— BEGIN Dataset excerpt —

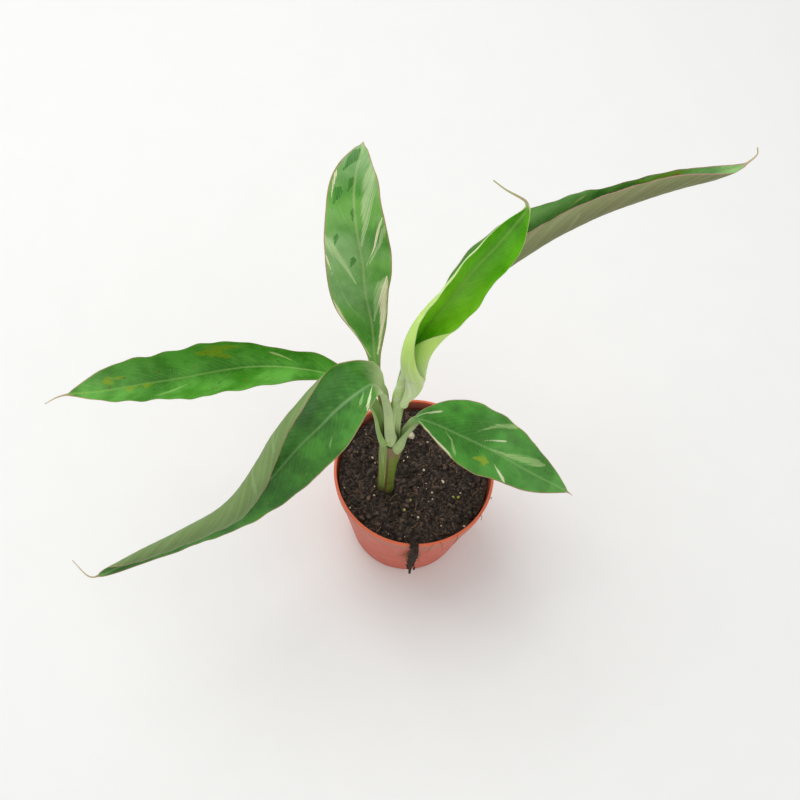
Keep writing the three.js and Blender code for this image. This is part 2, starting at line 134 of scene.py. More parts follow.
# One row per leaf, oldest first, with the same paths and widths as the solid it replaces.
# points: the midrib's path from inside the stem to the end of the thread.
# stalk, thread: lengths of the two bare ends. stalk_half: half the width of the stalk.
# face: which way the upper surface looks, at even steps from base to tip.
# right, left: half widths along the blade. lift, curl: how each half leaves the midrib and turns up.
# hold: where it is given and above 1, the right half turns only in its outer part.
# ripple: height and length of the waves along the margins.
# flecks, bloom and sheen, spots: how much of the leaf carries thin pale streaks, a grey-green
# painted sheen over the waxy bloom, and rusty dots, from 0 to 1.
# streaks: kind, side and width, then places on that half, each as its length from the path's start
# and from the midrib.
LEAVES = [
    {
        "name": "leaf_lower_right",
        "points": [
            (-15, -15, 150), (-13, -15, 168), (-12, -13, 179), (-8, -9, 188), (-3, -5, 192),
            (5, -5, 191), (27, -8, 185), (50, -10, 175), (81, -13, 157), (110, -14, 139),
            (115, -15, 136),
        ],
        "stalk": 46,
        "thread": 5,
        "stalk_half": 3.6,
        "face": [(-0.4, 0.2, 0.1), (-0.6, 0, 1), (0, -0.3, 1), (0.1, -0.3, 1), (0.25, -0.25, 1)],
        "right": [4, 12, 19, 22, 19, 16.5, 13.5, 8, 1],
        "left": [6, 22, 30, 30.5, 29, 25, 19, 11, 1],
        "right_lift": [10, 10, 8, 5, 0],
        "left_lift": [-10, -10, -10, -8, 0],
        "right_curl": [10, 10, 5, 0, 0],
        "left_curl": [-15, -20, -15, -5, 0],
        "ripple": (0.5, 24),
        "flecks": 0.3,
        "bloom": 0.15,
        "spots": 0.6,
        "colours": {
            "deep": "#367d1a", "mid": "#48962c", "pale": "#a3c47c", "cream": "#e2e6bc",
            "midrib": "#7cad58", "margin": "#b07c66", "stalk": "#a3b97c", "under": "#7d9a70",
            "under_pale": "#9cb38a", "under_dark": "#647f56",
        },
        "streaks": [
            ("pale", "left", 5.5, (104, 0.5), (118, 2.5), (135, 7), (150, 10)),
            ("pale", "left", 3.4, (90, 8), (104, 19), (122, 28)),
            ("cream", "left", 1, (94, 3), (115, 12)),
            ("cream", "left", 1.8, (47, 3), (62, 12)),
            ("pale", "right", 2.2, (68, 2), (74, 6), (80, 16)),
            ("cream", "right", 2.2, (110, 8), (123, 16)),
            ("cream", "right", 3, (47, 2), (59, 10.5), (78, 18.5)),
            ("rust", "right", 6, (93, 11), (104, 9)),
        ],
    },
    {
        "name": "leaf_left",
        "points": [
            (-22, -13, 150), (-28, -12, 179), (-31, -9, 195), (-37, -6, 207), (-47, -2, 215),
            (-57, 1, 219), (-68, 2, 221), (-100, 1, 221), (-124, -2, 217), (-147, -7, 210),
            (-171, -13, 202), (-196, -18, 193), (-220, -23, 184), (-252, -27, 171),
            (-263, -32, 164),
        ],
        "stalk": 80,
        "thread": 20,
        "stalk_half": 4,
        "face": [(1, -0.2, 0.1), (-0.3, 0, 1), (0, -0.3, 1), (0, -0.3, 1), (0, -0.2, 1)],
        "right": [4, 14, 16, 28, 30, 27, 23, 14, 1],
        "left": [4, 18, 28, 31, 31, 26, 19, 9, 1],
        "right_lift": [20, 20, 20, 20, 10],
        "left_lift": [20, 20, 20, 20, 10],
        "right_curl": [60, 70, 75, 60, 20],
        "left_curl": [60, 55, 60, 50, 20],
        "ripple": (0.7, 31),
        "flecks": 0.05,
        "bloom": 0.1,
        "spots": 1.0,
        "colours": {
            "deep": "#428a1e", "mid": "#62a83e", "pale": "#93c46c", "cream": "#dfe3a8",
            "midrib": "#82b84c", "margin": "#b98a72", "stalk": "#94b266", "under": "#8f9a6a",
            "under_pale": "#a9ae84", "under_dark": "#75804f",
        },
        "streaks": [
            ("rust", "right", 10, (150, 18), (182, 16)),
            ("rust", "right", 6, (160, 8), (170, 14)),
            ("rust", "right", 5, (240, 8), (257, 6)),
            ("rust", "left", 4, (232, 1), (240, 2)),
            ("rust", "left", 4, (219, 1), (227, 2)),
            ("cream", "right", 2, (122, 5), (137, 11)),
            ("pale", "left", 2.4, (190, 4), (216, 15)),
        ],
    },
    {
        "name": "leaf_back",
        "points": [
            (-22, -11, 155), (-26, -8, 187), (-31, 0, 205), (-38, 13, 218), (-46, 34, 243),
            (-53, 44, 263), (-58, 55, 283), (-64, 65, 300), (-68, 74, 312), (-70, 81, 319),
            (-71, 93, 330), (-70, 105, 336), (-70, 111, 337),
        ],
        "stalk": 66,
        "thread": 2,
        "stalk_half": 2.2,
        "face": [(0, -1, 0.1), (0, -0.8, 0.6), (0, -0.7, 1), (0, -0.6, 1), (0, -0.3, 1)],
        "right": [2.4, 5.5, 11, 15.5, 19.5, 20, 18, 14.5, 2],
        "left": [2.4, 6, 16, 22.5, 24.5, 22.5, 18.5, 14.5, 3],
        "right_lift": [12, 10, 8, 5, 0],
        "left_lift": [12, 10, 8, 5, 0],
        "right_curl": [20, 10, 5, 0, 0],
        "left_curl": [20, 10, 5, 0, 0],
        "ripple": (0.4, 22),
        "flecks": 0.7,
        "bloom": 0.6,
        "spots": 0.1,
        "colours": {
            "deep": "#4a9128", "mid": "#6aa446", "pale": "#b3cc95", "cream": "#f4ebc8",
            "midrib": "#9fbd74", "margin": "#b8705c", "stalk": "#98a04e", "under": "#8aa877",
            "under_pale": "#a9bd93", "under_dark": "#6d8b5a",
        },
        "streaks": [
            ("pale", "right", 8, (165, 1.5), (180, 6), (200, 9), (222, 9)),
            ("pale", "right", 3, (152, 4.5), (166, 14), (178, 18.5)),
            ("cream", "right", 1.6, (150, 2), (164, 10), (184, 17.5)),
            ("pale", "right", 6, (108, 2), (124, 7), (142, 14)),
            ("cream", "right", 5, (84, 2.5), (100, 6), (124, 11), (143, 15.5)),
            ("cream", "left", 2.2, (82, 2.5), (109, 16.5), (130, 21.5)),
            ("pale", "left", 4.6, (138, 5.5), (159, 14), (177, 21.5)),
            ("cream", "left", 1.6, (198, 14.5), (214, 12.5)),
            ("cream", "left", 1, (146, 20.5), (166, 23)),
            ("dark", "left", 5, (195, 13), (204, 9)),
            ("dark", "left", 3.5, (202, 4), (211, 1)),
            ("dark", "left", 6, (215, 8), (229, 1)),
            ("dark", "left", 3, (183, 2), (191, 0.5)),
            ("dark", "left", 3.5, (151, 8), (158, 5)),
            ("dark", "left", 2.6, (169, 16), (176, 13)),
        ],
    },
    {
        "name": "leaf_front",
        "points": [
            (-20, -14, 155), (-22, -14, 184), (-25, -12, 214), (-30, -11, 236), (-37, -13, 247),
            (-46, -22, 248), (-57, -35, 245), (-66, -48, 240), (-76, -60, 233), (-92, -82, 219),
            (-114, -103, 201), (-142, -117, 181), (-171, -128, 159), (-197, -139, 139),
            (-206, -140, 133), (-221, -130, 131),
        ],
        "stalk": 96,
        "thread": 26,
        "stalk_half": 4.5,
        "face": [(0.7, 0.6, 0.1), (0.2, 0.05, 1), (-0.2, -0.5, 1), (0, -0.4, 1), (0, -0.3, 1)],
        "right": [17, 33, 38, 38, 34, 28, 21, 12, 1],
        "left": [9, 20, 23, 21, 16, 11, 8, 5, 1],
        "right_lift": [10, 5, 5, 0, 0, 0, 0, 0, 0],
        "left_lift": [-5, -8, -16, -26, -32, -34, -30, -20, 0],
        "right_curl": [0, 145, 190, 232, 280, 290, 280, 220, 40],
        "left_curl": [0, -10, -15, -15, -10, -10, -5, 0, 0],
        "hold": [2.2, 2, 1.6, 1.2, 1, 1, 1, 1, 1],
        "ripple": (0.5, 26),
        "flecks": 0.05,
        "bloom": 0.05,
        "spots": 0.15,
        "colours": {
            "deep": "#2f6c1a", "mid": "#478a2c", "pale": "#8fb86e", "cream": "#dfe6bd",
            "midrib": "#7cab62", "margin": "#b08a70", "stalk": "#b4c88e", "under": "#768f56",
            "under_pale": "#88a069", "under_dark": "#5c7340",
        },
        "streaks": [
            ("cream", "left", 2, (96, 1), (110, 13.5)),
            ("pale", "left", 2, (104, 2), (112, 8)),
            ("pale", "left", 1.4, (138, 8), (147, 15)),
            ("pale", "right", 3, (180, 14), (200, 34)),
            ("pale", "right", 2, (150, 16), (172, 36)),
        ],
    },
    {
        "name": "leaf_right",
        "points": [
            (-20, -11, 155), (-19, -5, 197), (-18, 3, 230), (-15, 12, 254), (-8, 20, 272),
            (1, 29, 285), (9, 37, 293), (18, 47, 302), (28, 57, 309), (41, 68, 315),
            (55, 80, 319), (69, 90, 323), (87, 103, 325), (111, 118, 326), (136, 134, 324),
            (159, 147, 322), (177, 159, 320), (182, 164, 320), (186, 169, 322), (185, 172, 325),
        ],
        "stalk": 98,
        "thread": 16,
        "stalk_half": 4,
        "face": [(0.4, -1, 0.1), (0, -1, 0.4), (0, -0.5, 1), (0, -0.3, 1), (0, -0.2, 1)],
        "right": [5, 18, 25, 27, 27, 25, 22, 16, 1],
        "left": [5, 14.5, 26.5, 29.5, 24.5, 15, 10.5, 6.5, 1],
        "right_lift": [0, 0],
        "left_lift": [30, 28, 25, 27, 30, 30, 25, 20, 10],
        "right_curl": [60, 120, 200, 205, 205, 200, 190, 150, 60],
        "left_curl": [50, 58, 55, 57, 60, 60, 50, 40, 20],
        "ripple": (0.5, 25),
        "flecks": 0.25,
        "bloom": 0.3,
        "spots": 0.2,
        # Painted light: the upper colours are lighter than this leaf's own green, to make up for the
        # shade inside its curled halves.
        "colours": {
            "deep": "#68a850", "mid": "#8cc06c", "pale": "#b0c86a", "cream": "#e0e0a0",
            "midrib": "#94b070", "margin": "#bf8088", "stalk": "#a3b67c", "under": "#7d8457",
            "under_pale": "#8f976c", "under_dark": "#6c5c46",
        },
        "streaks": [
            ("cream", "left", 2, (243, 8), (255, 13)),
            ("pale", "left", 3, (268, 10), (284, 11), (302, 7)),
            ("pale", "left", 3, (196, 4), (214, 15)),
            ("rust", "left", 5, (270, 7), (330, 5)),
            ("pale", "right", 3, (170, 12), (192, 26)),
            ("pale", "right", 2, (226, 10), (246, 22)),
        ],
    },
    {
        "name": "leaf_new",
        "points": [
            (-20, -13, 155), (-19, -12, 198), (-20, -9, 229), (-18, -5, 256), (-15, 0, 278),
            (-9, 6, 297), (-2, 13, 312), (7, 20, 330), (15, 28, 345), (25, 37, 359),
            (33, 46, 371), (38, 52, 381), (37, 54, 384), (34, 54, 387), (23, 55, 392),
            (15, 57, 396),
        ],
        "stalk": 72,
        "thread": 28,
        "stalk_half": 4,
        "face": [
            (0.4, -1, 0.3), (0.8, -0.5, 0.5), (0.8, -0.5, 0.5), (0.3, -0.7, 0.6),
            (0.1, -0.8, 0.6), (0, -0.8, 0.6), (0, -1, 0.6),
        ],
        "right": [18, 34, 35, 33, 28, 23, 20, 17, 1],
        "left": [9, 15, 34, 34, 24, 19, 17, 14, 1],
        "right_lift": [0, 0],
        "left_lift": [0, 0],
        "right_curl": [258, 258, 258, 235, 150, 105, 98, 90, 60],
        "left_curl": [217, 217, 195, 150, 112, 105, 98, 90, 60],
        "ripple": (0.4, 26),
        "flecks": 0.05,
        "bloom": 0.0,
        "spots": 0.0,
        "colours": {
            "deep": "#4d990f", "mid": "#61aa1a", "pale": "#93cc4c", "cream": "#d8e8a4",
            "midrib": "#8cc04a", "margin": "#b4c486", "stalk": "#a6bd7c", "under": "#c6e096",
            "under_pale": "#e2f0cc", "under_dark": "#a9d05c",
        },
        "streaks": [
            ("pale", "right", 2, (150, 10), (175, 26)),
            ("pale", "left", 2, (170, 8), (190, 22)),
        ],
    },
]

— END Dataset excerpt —

#### Your objective:
Among the lines above, how many contain the string "part"? State the number alone.

#### Answer in full:
2